--- Begin DATA BLOCK ---
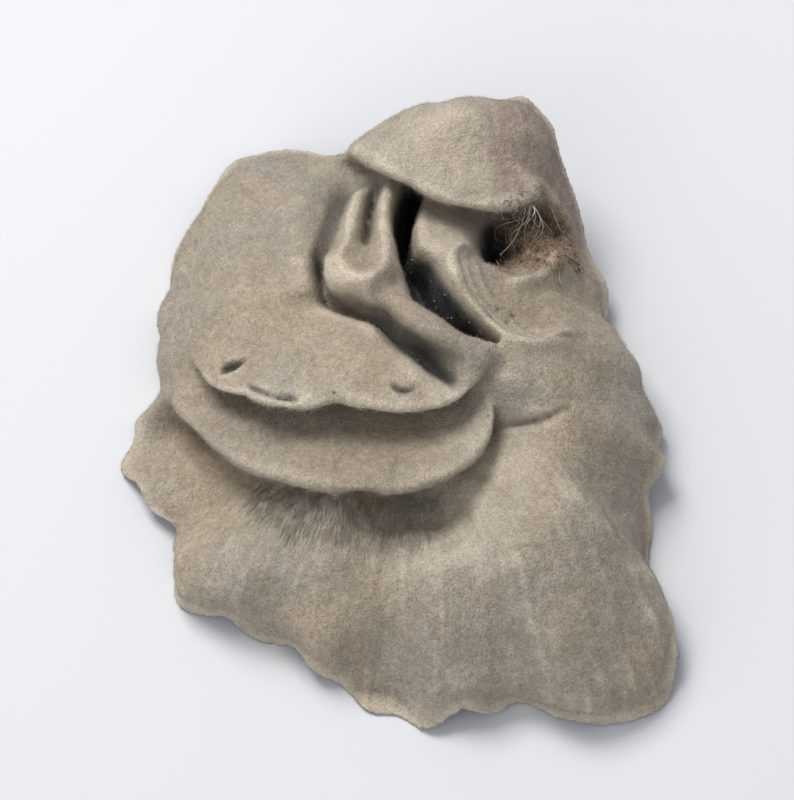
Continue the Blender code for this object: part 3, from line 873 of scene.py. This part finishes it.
def ear_finish(name):
    """Felt that the marks stain, rub and dirty, with painted highlight and shade, wood at the scar, and the
    lining where the mark is black.
    """
    ear = Finish(name)
    black, scar_share, hole_share, stain = ear.mark("kind")
    worn_and_lit_share, dirt_and_shade, shaded_groove, streak = ear.mark("wear_and_light")
    place = ear.place()
    large = ear.cloud(place, size=22, low=0.35, high=0.65)
    middling = ear.cloud(place, size=5, low=0.35, high=0.70)
    small = ear.cloud(place, size=1.3, low=0.30, high=0.75, detail=4)
    grain = ear.cloud(place, size=0.35, low=0.30, high=0.70, detail=2)
    specks = ear.cloud(place, size=0.55, low=0.735, high=0.78, detail=1)

    felt = ear.colour(large, FELT, FELT_GREY)
    felt = ear.colour(ear.times(middling, 0.50), felt, FELT_SHADE)
    felt = ear.colour(ear.times(streak, 0.26), felt, RUBBED_AND_HIGHLIGHT)
    # Dirt and painted shade darken the hollows, the roll under the lip and the ridge.
    felt = ear.colour(ear.times(ear.times(dirt_and_shade, small, "ADD"), 0.36), felt, DUSKY)
    felt = ear.colour(ear.times(stain, ear.spread(small, 0.0, 1.0, 0.45, 0.85)), felt, STAIN)
    # Crests paler with wear and a painted highlight, and shaded stretches lifted by painted light.
    felt = ear.colour(ear.times(worn_and_lit_share, ear.spread(middling, 0.0, 1.0, 0.9, 0.5)), felt, RUBBED_AND_HIGHLIGHT)
    felt = ear.colour(1.0, felt, ear.grey(ear.spread(grain, 0.0, 1.0, 0.86, 1.12)), "MULTIPLY")
    # Painted shade, near black, in the creases, slit, furrows, wrinkles, tears and holes.
    felt = ear.colour(ear.times(shaded_groove, 0.90), felt, CREASE_SHADE)
    felt = ear.colour(ear.times(specks, 0.6), felt, FLECK)

    wood_grain = ear.cloud(place, size=1.4, low=0.38, high=0.66)
    rusty = ear.cloud(ear.place((1.0, 1.3, 0.8)), size=0.9, low=0.57, high=0.67)
    wood = ear.colour(rusty, ear.colour(wood_grain, WOOD, PALE_WOOD), RUST)
    felt = ear.colour(ear.times(scar_share, ear.spread(small, 0.0, 1.0, 1.0, 0.6)), felt, wood)

    lining = ear.colour(ear.cloud(place, size=3.0, low=0.40, high=0.75), LINING, BLOOM)
    flecks = ear.cloud(ear.place((1.0, 0.35, 1.0)), size=0.30, low=0.70, high=0.80, detail=2)
    lining = ear.colour(ear.times(flecks, 0.5), lining, FLECK)
    # The lining is also painted over the felt in the slot, for its black face and deep shade, and in the pit
    # of the hole as its shade.
    black_share = ear.times(black, hole_share, "MAXIMUM")
    ear.join(ear.colour(black_share, felt, lining), ear.shader.inputs["Base Color"])

    ear.join(ear.spread(black_share, 0.0, 1.0, 0.92, 0.50), ear.shader.inputs["Roughness"])
    ear.shader.inputs["Sheen Weight"].default_value = 0.10
    ear.shader.inputs["Sheen Roughness"].default_value = 0.45
    ear.shader.inputs["Specular IOR Level"].default_value = 0.35
    wrinkles = ear.times(black, ear.cloud(ear.place((1.0, 0.6, 1.0)), size=2.4, low=0.30, high=0.70))
    height = ear.times(ear.times(small, ear.times(grain, 0.5), "ADD"), ear.times(wrinkles, 1.6), "ADD")
    ear.join(ear.bump(height, distance=0.16, strength=0.9), ear.shader.inputs["Normal"])
    return ear.material


def join_ear(piece, finish):
    """Gives a piece its finish, and makes it ride with the ear and stand for its plain solid."""
    piece.data.materials.clear()
    piece.data.materials.append(finish)
    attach(piece, "root")
    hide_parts("wood_ear")


felt_and_lining = ear_finish("felt_and_lining")
join_ear(skin, felt_and_lining)


# The nap: the felt's own hairs, half a millimetre long and finer than sewing thread. They grow out of the
# back all over and lie outwards, towards the margin, each in the colour of the felt at its root.

# The nap is made in pieces of so many hairs, with lengths between these two.
NAP_PIECES = 4
NAP_HAIRS = 45000
NAP_LENGTH = (0.35, 0.75)
NAP_WIDTH = 0.055
# How deep a hair's root stands in the sheet, and how near to the table any hair may come.
NAP_ROOT = 0.12
CLEAR_OF_TABLE = 0.06

# The way over the back to the margin: the square's own way out from its middle, laid on the sheet.
outwards = (np.gradient(middle_sheet, axis=1) * square_u[..., None]
            + np.gradient(middle_sheet, axis=0) * square_v[..., None])
outwards = unit(outwards - np.sum(outwards * out_of_back, axis=-1, keepdims=True) * out_of_back)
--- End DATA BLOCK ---
= WHAT THE TASK REQUIRES =
Recopy all the lines exactly as they appear.

= RIGHT ANSWER =
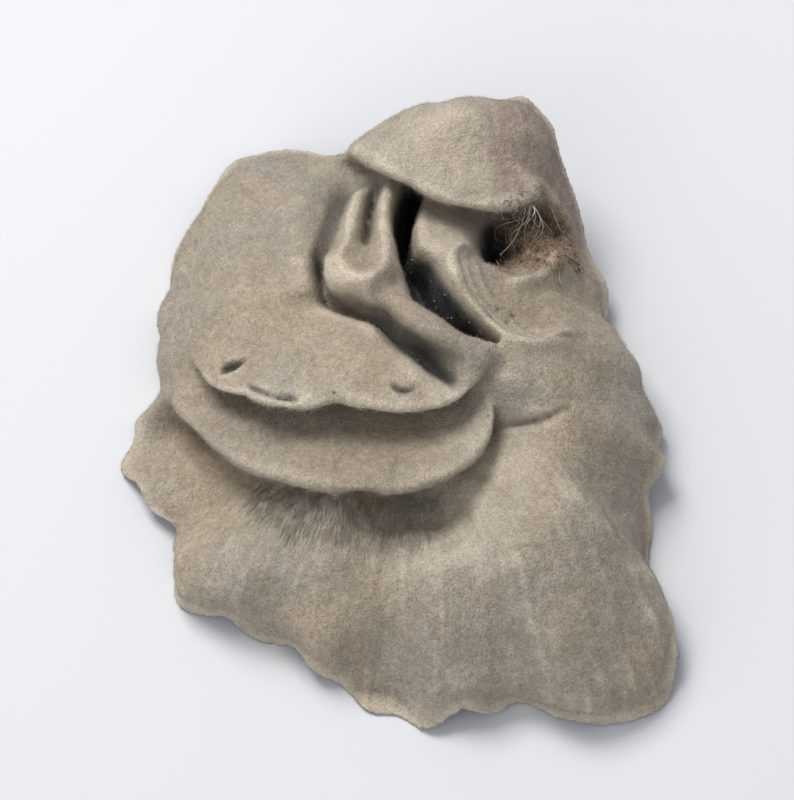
Continue the Blender code for this object: part 3, from line 873 of scene.py. This part finishes it.
def ear_finish(name):
    """Felt that the marks stain, rub and dirty, with painted highlight and shade, wood at the scar, and the
    lining where the mark is black.
    """
    ear = Finish(name)
    black, scar_share, hole_share, stain = ear.mark("kind")
    worn_and_lit_share, dirt_and_shade, shaded_groove, streak = ear.mark("wear_and_light")
    place = ear.place()
    large = ear.cloud(place, size=22, low=0.35, high=0.65)
    middling = ear.cloud(place, size=5, low=0.35, high=0.70)
    small = ear.cloud(place, size=1.3, low=0.30, high=0.75, detail=4)
    grain = ear.cloud(place, size=0.35, low=0.30, high=0.70, detail=2)
    specks = ear.cloud(place, size=0.55, low=0.735, high=0.78, detail=1)

    felt = ear.colour(large, FELT, FELT_GREY)
    felt = ear.colour(ear.times(middling, 0.50), felt, FELT_SHADE)
    felt = ear.colour(ear.times(streak, 0.26), felt, RUBBED_AND_HIGHLIGHT)
    # Dirt and painted shade darken the hollows, the roll under the lip and the ridge.
    felt = ear.colour(ear.times(ear.times(dirt_and_shade, small, "ADD"), 0.36), felt, DUSKY)
    felt = ear.colour(ear.times(stain, ear.spread(small, 0.0, 1.0, 0.45, 0.85)), felt, STAIN)
    # Crests paler with wear and a painted highlight, and shaded stretches lifted by painted light.
    felt = ear.colour(ear.times(worn_and_lit_share, ear.spread(middling, 0.0, 1.0, 0.9, 0.5)), felt, RUBBED_AND_HIGHLIGHT)
    felt = ear.colour(1.0, felt, ear.grey(ear.spread(grain, 0.0, 1.0, 0.86, 1.12)), "MULTIPLY")
    # Painted shade, near black, in the creases, slit, furrows, wrinkles, tears and holes.
    felt = ear.colour(ear.times(shaded_groove, 0.90), felt, CREASE_SHADE)
    felt = ear.colour(ear.times(specks, 0.6), felt, FLECK)

    wood_grain = ear.cloud(place, size=1.4, low=0.38, high=0.66)
    rusty = ear.cloud(ear.place((1.0, 1.3, 0.8)), size=0.9, low=0.57, high=0.67)
    wood = ear.colour(rusty, ear.colour(wood_grain, WOOD, PALE_WOOD), RUST)
    felt = ear.colour(ear.times(scar_share, ear.spread(small, 0.0, 1.0, 1.0, 0.6)), felt, wood)

    lining = ear.colour(ear.cloud(place, size=3.0, low=0.40, high=0.75), LINING, BLOOM)
    flecks = ear.cloud(ear.place((1.0, 0.35, 1.0)), size=0.30, low=0.70, high=0.80, detail=2)
    lining = ear.colour(ear.times(flecks, 0.5), lining, FLECK)
    # The lining is also painted over the felt in the slot, for its black face and deep shade, and in the pit
    # of the hole as its shade.
    black_share = ear.times(black, hole_share, "MAXIMUM")
    ear.join(ear.colour(black_share, felt, lining), ear.shader.inputs["Base Color"])

    ear.join(ear.spread(black_share, 0.0, 1.0, 0.92, 0.50), ear.shader.inputs["Roughness"])
    ear.shader.inputs["Sheen Weight"].default_value = 0.10
    ear.shader.inputs["Sheen Roughness"].default_value = 0.45
    ear.shader.inputs["Specular IOR Level"].default_value = 0.35
    wrinkles = ear.times(black, ear.cloud(ear.place((1.0, 0.6, 1.0)), size=2.4, low=0.30, high=0.70))
    height = ear.times(ear.times(small, ear.times(grain, 0.5), "ADD"), ear.times(wrinkles, 1.6), "ADD")
    ear.join(ear.bump(height, distance=0.16, strength=0.9), ear.shader.inputs["Normal"])
    return ear.material


def join_ear(piece, finish):
    """Gives a piece its finish, and makes it ride with the ear and stand for its plain solid."""
    piece.data.materials.clear()
    piece.data.materials.append(finish)
    attach(piece, "root")
    hide_parts("wood_ear")


felt_and_lining = ear_finish("felt_and_lining")
join_ear(skin, felt_and_lining)


# The nap: the felt's own hairs, half a millimetre long and finer than sewing thread. They grow out of the
# back all over and lie outwards, towards the margin, each in the colour of the felt at its root.

# The nap is made in pieces of so many hairs, with lengths between these two.
NAP_PIECES = 4
NAP_HAIRS = 45000
NAP_LENGTH = (0.35, 0.75)
NAP_WIDTH = 0.055
# How deep a hair's root stands in the sheet, and how near to the table any hair may come.
NAP_ROOT = 0.12
CLEAR_OF_TABLE = 0.06

# The way over the back to the margin: the square's own way out from its middle, laid on the sheet.
outwards = (np.gradient(middle_sheet, axis=1) * square_u[..., None]
            + np.gradient(middle_sheet, axis=0) * square_v[..., None])
outwards = unit(outwards - np.sum(outwards * out_of_back, axis=-1, keepdims=True) * out_of_back)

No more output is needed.